I was interested to read Luca Zavagno’s recent survey article in the impact of environmental archaeology on the study of islands in the Early Medieval period “The Byzantine Insular Countryside in the Early Middle Ages (ca. 600-ca.900): The Cases of Sicily, Cyprus, and Crete in (partial) Light of Environmental Archaeology” in Environmental Archaeology (2024). Zavagno offers both words of optimism and caution. For the former, it is clear that the unique environmental conditions of the large islands in the Mediterranean make them kind of laboratories for understanding the impact of changing climate — for example — on the communities. At the same time, he stresses that in the cases of Crete and Cyprus, we do not have particularly reliable climate data for the Late Roman and Medieval period and that the responses on islands remains complex because of the ease with which island communities continued to engage with larger economic, political, and social networks. In other words, environmental archaeology on islands remains a mixed bag with as many problems and promise.

Thing the Third

It’s as good a time as any to mention how much I appreciated Attila Dézsi’s piece in the last International Journal of Historical Archaeology: “You May Destroy This Village, But You Cannot Destroy the Power Which Created It” in IJHA 28 (2024) where it appeared in a special section dedicated to “The Historical Archaeology of Capitalism’s Cracks” which he co-edited with LouAnn Wurst. Dézsi’s book, Archäologie der Republik Freies Wendland, is scheduled to appear next spring from Sidestone Press. 

It’s nice article that looks at how German authorities destroyed and then buried the Free Republic of Wendland, a short lived but significant protest camp set up by people opposed to the use of Wendland salt dome as a storage for nuclear waste in the late 1970s. Protesters developed the camp quite extensively over a short period of time endowing it with individual homes, towers, and common areas. This did little to discourage the authorities for demolishing the camp around the protesters and then burying the remains of the camp under levels of sand and soil and ultimately planting a dense stand of trees on the spot. Dézsi’s excavations revealed the remains of the camp’s ruins under these soils and provided the typical insights into life in such ephemeral settlements.

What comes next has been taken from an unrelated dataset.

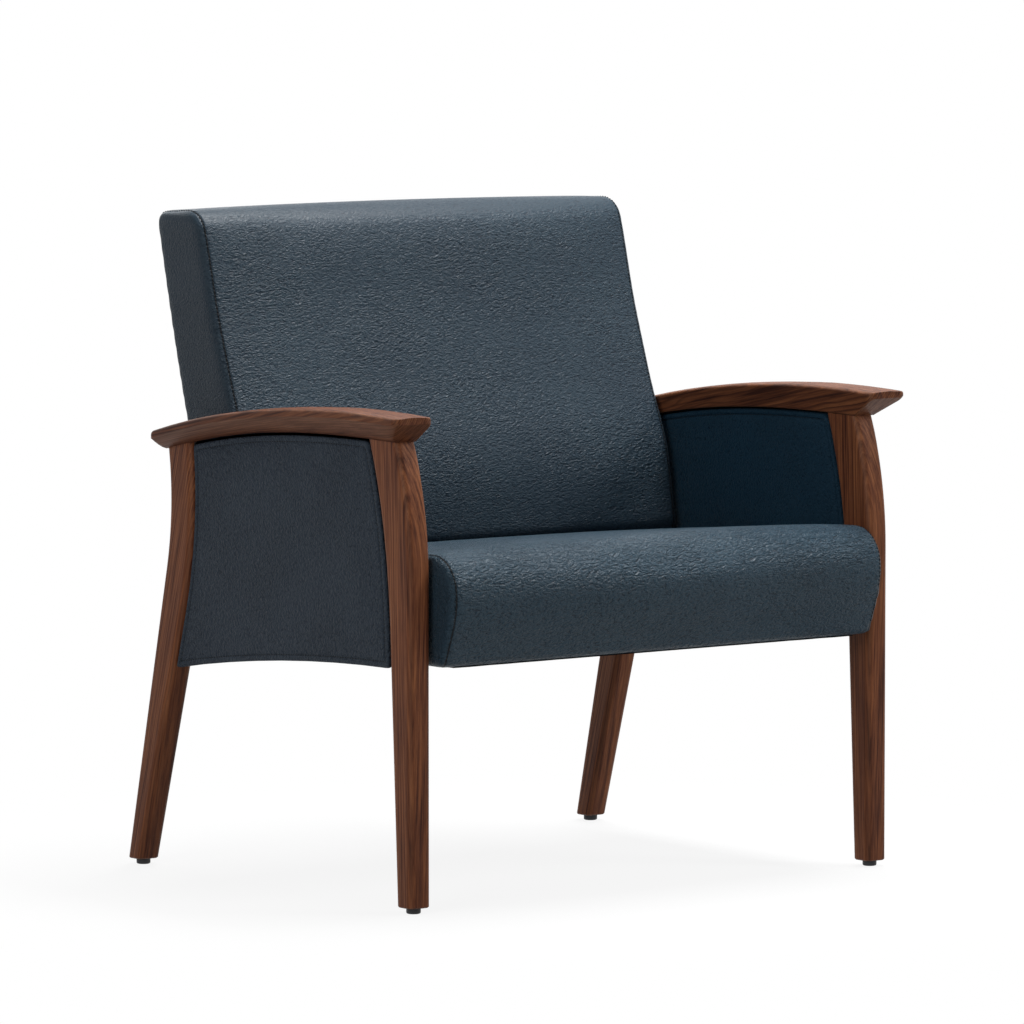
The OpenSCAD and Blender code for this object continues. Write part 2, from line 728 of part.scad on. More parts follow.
module seat_bearer() {
    color(steel) difference() {
        union() {
            block([rail_in - bearer_t, bearer_front_y, bearer_low],
                [rail_in, bearer_rear_y, bearer_low + bearer_h]);
            block([bearer_in, bearer_front_y, bearer_low],
                [rail_in - bearer_t / 2, bearer_rear_y, seat_under_h]);
        }
        bearer_screw_holes(screw_d + bore_fit * 2);
        countersink(bore_fit);
        for (y = bearer_places) translate([seat_screw_x, y, bearer_low - cut])
            cylinder(d = screw_d + bore_fit * 2, h = bearer_t + cut * 2);
    }
}

screw_end_gap = 1;
module bearer_screws() {
    color(steel) both_sides() for (y = bearer_places)
        translate([rail_in - bearer_t, y, bearer_screw_h]) rotate([0, 90, 0]) {
            cylinder(d = screw_d, h = screw_l - screw_end_gap);
            cylinder(d1 = csk_d, d2 = screw_d, h = csk_h);
        }
}

button_d = 12;
button_h = 3;
module seat_screws() {
    color(steel) both_sides() for (y = bearer_places)
        translate([seat_screw_x, y, bearer_low]) {
            cylinder(d = screw_d, h = bearer_t + screw_l - screw_end_gap);
            translate([0, 0, -button_h]) cylinder(d = button_d, h = button_h);
        }
}

// BACK

// The back's foot lies just over the seat; its rear line climbs at the rake
back_foot_y = heel_y - back_heel_in;
back_rear_y = back_foot_y + back_foot_t;
back_low_front = seat_seam(back_foot_y) + seat_crown + soft_fit;
back_low_rear = seat_seam(back_rear_y) + seat_crown + soft_fit;
back_top_fall = 4;
back_top_front_y = back_foot_y + (back_top_h - back_low_front) * tan(back_face_rake);
back_top_rear_y = back_rear_y + (back_top_h - back_low_rear) * tan(back_rake);
back_foot_r = 22;
back_rear_r = back_edge_r + edge_spare;
back_step = 46;
function back_profile() = fill_in(round_poly([
    [back_foot_y, back_low_front, back_foot_r],
    [back_rear_y, back_low_rear, back_rear_r],
    [back_top_rear_y, back_top_h - back_top_fall, back_rear_r],
    [back_top_front_y, back_top_h, back_top_r]]), back_step);

// How near a point of the back's section is to its face: 1 on the face, 0 at the rear
function back_near(p) = let (
    f = back_foot_y + (p.y - back_low_front) * tan(back_face_rake),
    b = back_rear_y + (p.y - back_low_rear) * tan(back_rake))
    ramp((b - p.x) / (b - f));
lumbar_spread = 65;
function swell(z, at, spread) = exp(-pow((z - at) / spread, 2));
hollow_h = (lumbar_h + back_top_h) / 2 + lumbar_spread / 2;
function back_face_shift(z) = back_hollow * swell(z, hollow_h, lumbar_spread)
    - lumbar * swell(z, lumbar_h, lumbar_spread);
function bow_at(z) = back_bow * sin(180 * ramp((z - back_low_rear) / (back_top_h - back_low_rear)));
function bend(p) = [p.x + back_face_shift(p.y) * back_near(p) + bow_at(p.y) * (1 - back_near(p)), p.y];
// Share of the crown: full on the face, less over the top and none at the rear and the foot
back_puff_rise = 70;
back_top_share = 0.3;
function back_face_puff(p) = back_near(p) * ease((p.y - back_low_front) / back_puff_rise)
    * mix(back_top_share, 1, ease((back_top_h - p.y) / back_puff_rise));
function back_top_puff(p) = back_top_share * ease((p.y - back_top_h + back_top_r) / back_top_r)
    * ease(back_near(p) / back_top_share);
function back_puff(p) = max(back_face_puff(p), back_top_puff(p));
// How far the foot's underside follows the seat's crown down towards the sides
back_foot_rise = 44;
function foot_fall(p, x) = seat_crown * (1 - crown_at(x, half_w))
    * (1 - ease((p.y - back_low_front) / back_foot_rise));
module back_form() {
    pts = [for (p = back_profile()) bend(p)];
    puff = [for (p = back_profile()) back_puff(p)];
    dirs = outward(pts);
    loft([for (row = cushion_rows(half_w, back_edge_r))
        [for (i = [0 : len(pts) - 1])
            let (p = pts[i] + dirs[i] * (back_crown * crown_at(row.x, half_w) * puff[i] - row.y))
            [row.x, p.x, p.y - foot_fall(pts[i], row.x)]]]);
}

// Frame of the back: origin at its rear foot, z up along its rear face, y to the rear
module in_back() {
    translate([0, back_rear_y, back_low_rear]) rotate([-back_rake, 0, 0]) children();
}

back_l = (back_top_h - back_low_rear) / cos(back_rake);
back_half = half_w - back_side_t;
stile_low = 10;
stile_high = back_l - back_top_r;
stile_rear = -outer_back_t;
stile_front = stile_rear - stile_d;
strap_t = 1.5;
back_foam_t = 34;
back_foam_edge = 12;
back_foam_front = stile_front - strap_t - back_foam_t;

// Bolts that hang the back between the rear legs
back_bolt_in = 9;
// Places of the bolts, as shares of the way from the stile's foot to the top of the rear leg
back_bolt_shares = [0.331, 0.635];
back_bolt_span = (rear_top_h - back_low_rear) / cos(back_rake) - stile_low;
insert_l = 22;
bolt_gap = 2;
bolt_head_d = 14;
bolt_head_h = 4.5;
head_gap = 1.1;
spacer_l = leg_in - back_half;

module back_stile() {
    color(hardwood) difference() {
        in_back() block([back_half - stile_w, stile_front, stile_low], [back_half, stile_rear, stile_high]);
        at_back_bolts() translate([0, 0, back_half - stile_w - cut])
            cylinder(d = bolt_d + bore_fit * 2, h = stile_w + cut * 2);
    }
}

// The rails are as high as the heads of the lower bolts leave room for
back_rail_h = back_bolt_shares[0] * back_bolt_span - bolt_head_d / 2 - head_gap;
module back_rail(low) {
    color(hardwood) in_back() block([stile_w - back_half, stile_front, low],
        [back_half - stile_w, stile_rear, low + back_rail_h]);
}
back_rail_mid = mix(stile_low, stile_high - back_rail_h, 0.5);

module back_webbing() {
    first = stile_low + back_rail_h / 2;
    last = stile_high - back_rail_h / 2 - strap_w;
    color(black) in_back() for (i = [0 : strap_n - 1]) let (z = mix(first, last, i / (strap_n - 1)))
        block([-back_half, stile_front - strap_t, z], [back_half, stile_front, z + strap_w]);
}

module back_foam_block(gap) {
    in_back() block(
        [stile_w - back_half - gap, back_foam_front - gap, stile_low + back_foam_edge - gap],
        [back_half - stile_w + gap, back_foam_front + back_foam_t, stile_high - back_foam_edge + gap]);
}

module back_foam() {
    color(foam) back_foam_block(0);
}

module back_cover() {
    color(vinyl) difference() {
        back_form();
        in_back() block(
            [-back_half - seat_fit, stile_front - strap_t - seat_fit, stile_low - seat_fit],
            [back_half + seat_fit, back_foam_t, stile_high + seat_fit]);
        back_foam_block(seat_fit);
        both_sides() at_back_bolts() translate([0, 0, back_half - cut])
            cylinder(d = spacer_d + soft_fit * 2, h = back_side_t + cut * 2);
    }
}

// Upholstered board that closes the back from behind, bowed like the cover around it
outer_steps = 10;
module outer_back_panel() {
    rear = [for (i = [0 : outer_steps]) let (z = mix(stile_low, stile_high, i / outer_steps))
        [back_bow * sin(180 * z / back_l), z]];
    color(vinyl) in_back() slab(-back_half, back_half)
        polygon(concat([[stile_rear, stile_high], [stile_rear, stile_low]], rear));
}

// Turns a child's z axis to +X at each bolt
module at_back_bolts() {
    for (share = back_bolt_shares)
        in_back() translate([0, stile_rear - back_bolt_in, stile_low + share * back_bolt_span])
            rotate([0, 90, 0]) children();
}

module back_spacers() {
    color(steel) both_sides() at_back_bolts() difference() {
        translate([0, 0, back_half]) cylinder(d = spacer_d, h = spacer_l);
        translate([0, 0, back_half - cut]) cylinder(d = bolt_d + bore_fit * 2, h = spacer_l + cut * 2);
    }
}

module back_bolts() {
    color(steel) both_sides() at_back_bolts() {
        translate([0, 0, back_half - stile_w])
            cylinder(d = bolt_d, h = stile_w + spacer_l + insert_l - bolt_gap);
        translate([0, 0, back_half - stile_w - bolt_head_h]) cylinder(d = bolt_head_d, h = bolt_head_h);
    }
}

module back_inserts() {
    color(steel) both_sides() at_back_bolts() difference() {
        translate([0, 0, leg_in]) cylinder(d = insert_d, h = insert_l);
        translate([0, 0, leg_in - cut]) cylinder(d = bolt_d + bore_fit * 2, h = insert_l + cut * 2);
    }
}

// GLIDES

base_round = 2;
base_floor = 2.5;
base_round_share = 0.3;
base_gap = 0.3;
module glide_base(corner) {
    r = glide_d / 2;
    color(black) at_glide(corner) difference() {
        rotate_extrude() polygon([[0, 0], [r - base_round, 0], 
            [r - base_round * base_round_share, base_round * base_round_share],
            [r, base_round], [r, glide_h - base_gap], [0, glide_h - base_gap]]);
        translate([0, 0, base_floor]) cylinder(d = stem_d + bore_fit * 2, h = glide_h);
    }
}

module glide_stem(corner) {
    color(steel) at_glide(corner) translate([0, 0, base_floor]) cylinder(d = stem_d, h = stem_l);
}

module glide_inserts() {
    color(steel) for (corner = CORNERS) at_glide(corner) difference() {
        translate([0, 0, glide_h]) cylinder(d = stem_insert_d, h = stem_insert_l);
        translate([0, 0, glide_h - cut]) cylinder(d = stem_d + bore_fit * 2, h = stem_insert_l + cut * 2);
    }
}

sided("left") front_leg();  // front_leg_left
sided("right") front_leg();  // front_leg_right
sided("left") rear_leg();  // rear_leg_left
sided("right") rear_leg();  // rear_leg_right
sided("left") arm();  // arm_left
sided("right") arm();  // arm_right
arm_dowels();
sided("left") side_rail();  // side_rail_left
sided("right") side_rail();  // side_rail_right
rail_dowels();
sided("left") panel_board();  // panel_board_left
sided("right") panel_board();  // panel_board_right
sided("left") panel_outer();  // panel_outer_left
sided("right") panel_outer();  // panel_outer_right
sided("left") panel_inner();  // panel_inner_left
sided("right") panel_inner();  // panel_inner_right
sided("left") seat_bearer();  // seat_bearer_left
sided("right") seat_bearer();  // seat_bearer_right
bearer_screws();
seat_screws();
seat_cross_rail(frame_front_y);  // seat_front_rail
seat_cross_rail(frame_rear_y - seat_rail_t);  // seat_rear_rail
sided("left") seat_side_rail();  // seat_side_rail_left
sided("right") seat_side_rail();  // seat_side_rail_right
seat_brace(brace_front_share);  // seat_brace_front
seat_brace(brace_rear_share);  // seat_brace_rear
seat_corner_blocks();
seat_deck();
seat_foam();
seat_cover();
seat_dust_cover();
sided("left") back_stile();  // back_stile_left
sided("right") back_stile();  // back_stile_right
back_rail(stile_high - back_rail_h);  // back_top_rail
back_rail(back_rail_mid);  // back_middle_rail
back_rail(stile_low);  // back_bottom_rail
back_webbing();
back_foam();
back_cover();
outer_back_panel();
back_spacers();
back_bolts();
back_inserts();
glide_inserts();
glide_base("front_left");  // glide_base_front_left
glide_base("front_right");  // glide_base_front_right
glide_base("rear_left");  // glide_base_rear_left
glide_base("rear_right");  // glide_base_rear_right
glide_stem("front_left");  // glide_stem_front_left
glide_stem("front_right");  // glide_stem_front_right
glide_stem("rear_left");  // glide_stem_rear_left
glide_stem("rear_right");  // glide_stem_rear_right
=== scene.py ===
"""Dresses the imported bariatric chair: cushions, upholstered panels, stitching and finishes.

Metres, in the frame of the model: the floor is z = 0, the sitter faces -Y and x = 0 is the middle.
"""
import json
import math

import bmesh
import bpy
import numpy as np
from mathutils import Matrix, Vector
from mathutils.bvhtree import BVHTree
from mathutils.geometry import delaunay_2d_cdt


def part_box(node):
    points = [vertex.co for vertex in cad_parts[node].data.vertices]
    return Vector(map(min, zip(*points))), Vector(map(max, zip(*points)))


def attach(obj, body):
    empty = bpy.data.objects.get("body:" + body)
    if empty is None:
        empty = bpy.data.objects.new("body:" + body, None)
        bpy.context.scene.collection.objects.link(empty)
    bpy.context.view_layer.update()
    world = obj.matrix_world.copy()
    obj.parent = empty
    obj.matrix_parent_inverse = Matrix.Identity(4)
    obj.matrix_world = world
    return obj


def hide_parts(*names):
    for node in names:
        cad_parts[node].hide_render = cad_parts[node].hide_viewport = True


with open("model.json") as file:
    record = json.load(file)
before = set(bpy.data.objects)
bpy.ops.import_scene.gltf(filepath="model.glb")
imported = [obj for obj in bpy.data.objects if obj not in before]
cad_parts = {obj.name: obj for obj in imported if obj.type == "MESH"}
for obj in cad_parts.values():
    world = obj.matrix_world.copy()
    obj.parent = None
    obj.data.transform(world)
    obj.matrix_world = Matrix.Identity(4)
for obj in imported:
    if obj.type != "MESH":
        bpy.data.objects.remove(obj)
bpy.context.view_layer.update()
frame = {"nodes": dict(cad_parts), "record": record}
NODES = frame["nodes"]
ROOT = "chair"
MM = 0.001
SIDES = {"left": -1, "right": 1}

# Camera, at the photograph's place and angle
CAMERA_AT = (-6.092, -7.952, 1.347)
CAMERA_YAW = 37.419
CAMERA_TILT = 4.940
CAMERA_LENS = 262.24

# Seat section, as the model has it
SEAT_CROWN = 7 * MM
SEAT_SEAM_H = 465.5 * MM
SEAT_RAKE = 5.1
NOSE_R = 50 * MM
NOSE_FOOT = 27 * MM
NOSE_FOOT_R = 7 * MM
NOSE_BEND_H = 392 * MM
NOSE_BEND_R = 110 * MM
SEAT_EDGE_R = 9 * MM
SEAT_TURN_UNDER = 0.9 * MM
SEAT_REAR_R = 12 * MM
SEAT_PUFF_RISE = 80 * MM
SEAT_PUFF_FADE = 96 * MM

# Back section, as the model has it
BACK_HEEL_IN = 247.5 * MM
BACK_FOOT_T = 106 * MM
BACK_TOP_H = 890 * MM
BACK_TOP_FALL = 4 * MM
BACK_RAKE = 15.6
BACK_FACE_RAKE = 16.5
BACK_CROWN = 9 * MM
BACK_TOP_SHARE = 0.3
BACK_PUFF_RISE = 70 * MM
BACK_BOW = 8 * MM
BACK_HOLLOW = 3.5 * MM
LUMBAR = 11.5 * MM
LUMBAR_H = 549 * MM
LUMBAR_SPREAD = 65 * MM
BACK_EDGE_R = 11 * MM
BACK_REAR_R = 13 * MM
BACK_FOOT_R = 13 * MM
BACK_TOP_R = 36 * MM
SOFT_FIT = 0.3 * MM
BACK_SINK = 4.5 * MM
BACK_SINK_RISE = 45 * MM

# Upholstery
FRONT_ROLL = 1.15
FOOT_ROLL = 0.15
TACKED_FOOT = 40 * MM
VOXEL = 6 * MM
SWELL_FRAMES = 20
SWELL = 4 * MM
SWELL_SHARE = 0.8
SEAT_SEAM_IN = 6.5 * MM
BACK_SEAM_IN = 9 * MM
BACK_CALM_H = 864 * MM
STITCH_PITCH = 5.5 * MM
STITCH_LENGTH = 3.8 * MM
STITCH_RINGS = ((-1, 0.25), (-0.7, 0.85), (0, 1.0), (0.7, 0.85), (1, 0.25))
STITCH_SIDES = 6
STITCH_ARCH = 0.9
THREAD_R = 0.6 * MM
CUSHION_HALF = 362 * MM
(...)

More than that, though, he brought the camp back to public attention and connected the remains, photographs, documents, and oral histories with the camp’s enduring legacy. The tension between long term potential of damage from nuclear waste and the ephemeral but nevertheless persistent legacy of protest parallels recent discussions surrounding the consequences of the Anthropocene or of the depredations of global capital. For Dézsi, the hope that inspired the Free Republic of Wendland is a powerful counterweight to the damage done by the collusion between the state and capital in what is turning into the long-21st century.